Source material |

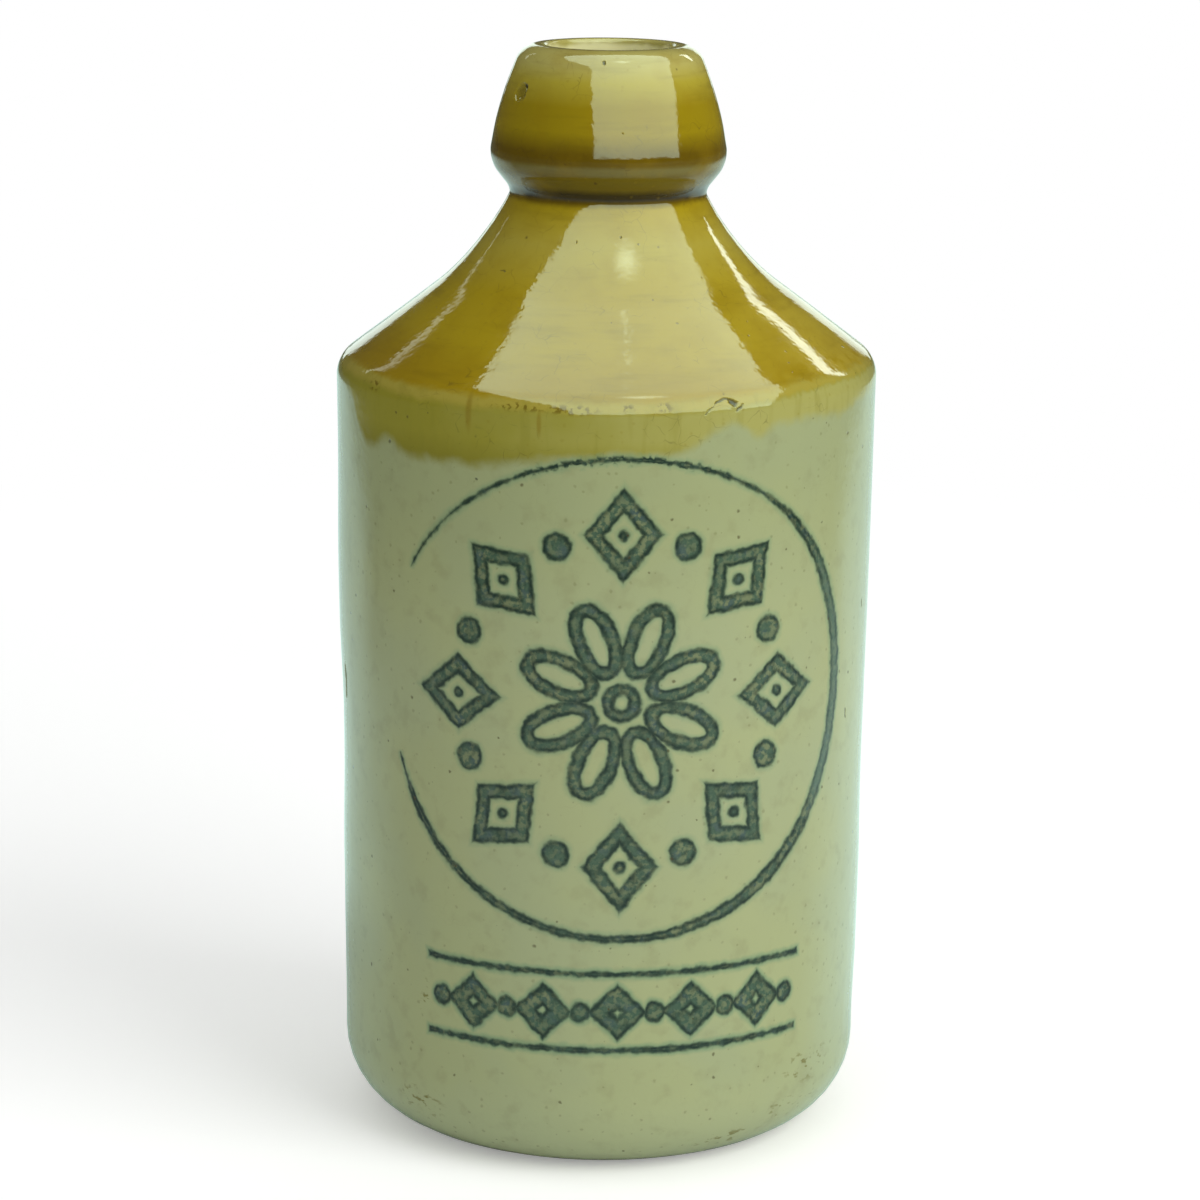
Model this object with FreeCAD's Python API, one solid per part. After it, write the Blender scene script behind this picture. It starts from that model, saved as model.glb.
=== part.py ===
"""Squat stoneware ginger beer bottle, turned as one hollow piece.

Millimetres. The origin is at the centre of the foot, and +Z is the axis of turning.
Every surface comes from one half section, which is turned once about the axis.
"""

import FreeCAD
import Part
import math
import os

# Heights of the outside, each measured from the corner below it
body_rise = 117.9        # foot to the corner between wall and shoulder
shoulder_rise = 16.8     # up the sloping shoulder to its bend into the neck
neck_rise = 8.7          # up the neck to the groove under the lip
underside_rise = 4.4     # out of the groove to the lower edge of the lip
lip_rise = 8.6           # up the lower half of the lip
rim_rise = 8.6           # up the upper half of the lip to the rim

# Radii of the outside at those corners, before they are rounded
foot_radius = 39.55
shoulder_radius = 40.9
neck_radius = 18.7
groove_radius = 14.6
lip_radius = 18.1
lip_middle_radius = 16.6
rim_radius = 13.1

# Roundings of the outside
heel_rounding = 12.6
shoulder_rounding = 5.6
neck_rounding = 36.0
groove_rounding = 1.3
lip_rounding = 2.7
lip_middle_rounding = 38.0
rim_rounding = 3.3

# Inside: the bore that holds the cork, and the thickness of the clay
bore_radius = 9.4
wall_thickness = 7.2
shoulder_thickness = 7.0
floor_thickness = 9.0

# Roundings of the inside
mouth_rounding = 1.2
bore_foot_rounding = 5.0
inner_shoulder_rounding = 12.0
inner_heel_rounding = 9.0

# Underside: a shallow hollow, so that the bottle stands on a flat ring
hollow_radius = 21.0
hollow_depth = 1.2


def section_point(radius, height):
    """A point of the half section, which lies in the XZ plane."""
    return FreeCAD.Vector(radius, 0, height)


def inset(start, end, thickness):
    """The straight run from start to end, moved into the clay by a thickness."""
    along = (end - start).normalize()
    into_clay = FreeCAD.Vector(-along.z, 0, along.x)
    return start + into_clay * thickness, end + into_clay * thickness


def crossing(first, second):
    """The point where two straight runs cross, if need be beyond their ends."""
    along = first[1] - first[0]
    other = second[1] - second[0]
    apart = second[0] - first[0]
    share = (apart.x * other.z - apart.z * other.x) / (along.x * other.z - along.z * other.x)
    return first[0] + along * share


def outside_corners():
    """Corners of the outside from foot to rim, each with its rounding."""
    stations = [
        (body_rise, shoulder_radius, shoulder_rounding),
        (shoulder_rise, neck_radius, neck_rounding),
        (neck_rise, groove_radius, groove_rounding),
        (underside_rise, lip_radius, lip_rounding),
        (lip_rise, lip_middle_radius, lip_middle_rounding),
        (rim_rise, rim_radius, rim_rounding),
    ]
    corners = [(section_point(foot_radius, 0), heel_rounding)]
    height = 0
    for rise, radius, rounding in stations:
        height = height + rise
        corners.append((section_point(radius, height), rounding))
    return corners


def inside_corners(outside):
    """Corners of the inside from the mouth to the middle of the floor."""
    foot, shoulder, neck = [point for point, rounding in outside[:3]]
    rim = outside[-1][0]
    mouth = section_point(bore_radius, rim.z)
    bore = (section_point(bore_radius, 0), mouth)
    wall = inset(foot, shoulder, wall_thickness)
    slope = inset(shoulder, neck, shoulder_thickness)
    floor_middle = section_point(0, floor_thickness)
    floor_line = (floor_middle, section_point(foot_radius, floor_thickness))
    return [
        (mouth, mouth_rounding),
        (crossing(bore, slope), bore_foot_rounding),
        (crossing(wall, slope), inner_shoulder_rounding),
        (crossing(wall, floor_line), inner_heel_rounding),
        (floor_middle, 0),
    ]


def arc_reaches(points, roundings):
    """How far each corner's arc runs back along its two straight runs.

    Where two arcs would meet on a short run, both are made smaller to fit it.
    """
    runs = [end - start for start, end in zip(points, points[1:])]
    wanted = [0]
    for before, after, rounding in zip(runs, runs[1:], roundings[1:]):
        wanted.append(rounding * math.tan(before.getAngle(after) / 2))
    wanted.append(0)
    fits = [1] * len(points)
    for index, run in enumerate(runs):
        both = wanted[index] + wanted[index + 1]
        if both > run.Length:
            share = run.Length / both
            fits[index] = min(fits[index], share)
            fits[index + 1] = min(fits[index + 1], share)
    return [reach * fit for reach, fit in zip(wanted, fits)]


def rounded_edges(corners):
    """Straight runs and tangent arcs through a list of corners."""
    points = [point for point, rounding in corners]
    reaches = arc_reaches(points, [rounding for point, rounding in corners])
    edges = []
    pen = points[0]
    for index in range(1, len(points)):
        corner = points[index]
        reach = reaches[index]
        back = (pen - corner).normalize()
        arc_start = corner + back * reach
        if (arc_start - pen).Length > 1e-6:
            edges.append(Part.LineSegment(pen, arc_start).toShape())
        pen = arc_start
        if reach > 0:
            onward = (points[index + 1] - corner).normalize()
            arc_end = corner + onward * reach
            half_turn = (-back).getAngle(onward) / 2
            radius = reach / math.tan(half_turn)
            bulge = (back + onward).normalize()
            centre = corner + bulge * (radius / math.cos(half_turn))
            edges.append(Part.Arc(arc_start, centre - bulge * radius, arc_end).toShape())
            pen = arc_end
    return edges


def underside_edges():
    """The shallow arc of the hollow, then nothing more up to the standing ring."""
    middle = section_point(0, hollow_depth)
    ring = section_point(hollow_radius, 0)
    halfway = section_point(hollow_radius / 2, hollow_depth * 3 / 4)
    return middle, [Part.Arc(middle, halfway, ring).toShape()], ring


def bottle():
    """The half section turned once about the axis."""
    outside = outside_corners()
    inside = inside_corners(outside)
    hollow_middle, hollow, ring = underside_edges()
    wall = rounded_edges([(ring, 0)] + outside + inside)
    axis = Part.LineSegment(inside[-1][0], hollow_middle).toShape()
    section = Part.Face(Part.Wire(hollow + wall + [axis]))
    return section.revolve(FreeCAD.Vector(0, 0, 0), FreeCAD.Vector(0, 0, 1), 360)


os.makedirs("parts", exist_ok=True)
shape = bottle()
shape.exportStep("parts/bottle.step")
print("valid", shape.isValid(), "solids", len(shape.Solids), "volume cm3", round(shape.Volume / 1000, 2))
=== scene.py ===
"""Stoneware ginger beer bottle: cream glaze, an amber dip over the shoulder, and a printed ornament.

The bottle is one turned piece. Its section is repeated here from the solid's sizes, in millimetres,
with a few edges rounded a little differently after the photo, and turned into a finer mesh with the
small unevenness and chips of the real one.
"""
import bisect
import math

import bmesh
import bpy
from mathutils import Matrix, Vector, geometry
from mathutils import noise as clay_noise


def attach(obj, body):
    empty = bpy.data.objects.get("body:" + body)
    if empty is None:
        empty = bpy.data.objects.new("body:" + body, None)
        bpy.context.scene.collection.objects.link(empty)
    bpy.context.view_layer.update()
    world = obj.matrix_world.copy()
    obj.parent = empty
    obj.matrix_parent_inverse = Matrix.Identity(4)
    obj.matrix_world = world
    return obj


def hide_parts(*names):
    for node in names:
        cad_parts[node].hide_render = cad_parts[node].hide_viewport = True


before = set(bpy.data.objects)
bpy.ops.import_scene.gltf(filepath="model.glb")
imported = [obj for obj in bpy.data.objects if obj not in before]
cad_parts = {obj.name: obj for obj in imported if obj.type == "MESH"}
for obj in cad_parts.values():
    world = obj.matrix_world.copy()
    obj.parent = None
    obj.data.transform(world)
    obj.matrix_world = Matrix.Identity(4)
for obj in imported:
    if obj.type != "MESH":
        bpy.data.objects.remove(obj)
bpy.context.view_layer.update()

MM = 0.001

# Camera: where it stands in metres, how it is turned in degrees, and its lens in millimetres
camera_place = Vector((0, -0.5991, 0.2190))
camera_down = 13.06
camera_left = 0.055
camera_roll = 0.654
camera_lens = 120.07

# Section in millimetres: radius, height and rounding of each corner
rim_middle = (10.3, 165.0, 0.0)
outside_corners = [
    (0.0, 1.2, 0.0),
    (10.5, 1.2, 184.0),
    (21.0, 0.0, 0.0),
    (39.55, 0.0, 12.6),
    (40.9, 117.9, 4.2),
    (18.7, 134.7, 36.0),
    (14.6, 143.4, 2.2),
    (18.1, 147.8, 4.8),
    (16.6, 156.4, 38.0),
    (13.1, 165.0, 3.3),
    rim_middle,
]
inside_corners = [
    rim_middle,
    (9.4, 165.0, 0.6),
    (9.4, 133.03, 5.0),
    (33.65, 114.7, 12.0),
    (32.46, 9.0, 9.0),
    (0.0, 9.0, 0.0),
]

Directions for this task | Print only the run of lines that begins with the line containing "outside = outside_corners()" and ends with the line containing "for node in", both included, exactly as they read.

Task solution |
    outside = outside_corners()
    inside = inside_corners(outside)
    hollow_middle, hollow, ring = underside_edges()
    wall = rounded_edges([(ring, 0)] + outside + inside)
    axis = Part.LineSegment(inside[-1][0], hollow_middle).toShape()
    section = Part.Face(Part.Wire(hollow + wall + [axis]))
    return section.revolve(FreeCAD.Vector(0, 0, 0), FreeCAD.Vector(0, 0, 1), 360)


os.makedirs("parts", exist_ok=True)
shape = bottle()
shape.exportStep("parts/bottle.step")
print("valid", shape.isValid(), "solids", len(shape.Solids), "volume cm3", round(shape.Volume / 1000, 2))
=== scene.py ===
"""Stoneware ginger beer bottle: cream glaze, an amber dip over the shoulder, and a printed ornament.

The bottle is one turned piece. Its section is repeated here from the solid's sizes, in millimetres,
with a few edges rounded a little differently after the photo, and turned into a finer mesh with the
small unevenness and chips of the real one.
"""
import bisect
import math

import bmesh
import bpy
from mathutils import Matrix, Vector, geometry
from mathutils import noise as clay_noise


def attach(obj, body):
    empty = bpy.data.objects.get("body:" + body)
    if empty is None:
        empty = bpy.data.objects.new("body:" + body, None)
        bpy.context.scene.collection.objects.link(empty)
    bpy.context.view_layer.update()
    world = obj.matrix_world.copy()
    obj.parent = empty
    obj.matrix_parent_inverse = Matrix.Identity(4)
    obj.matrix_world = world
    return obj


def hide_parts(*names):
    for node in names:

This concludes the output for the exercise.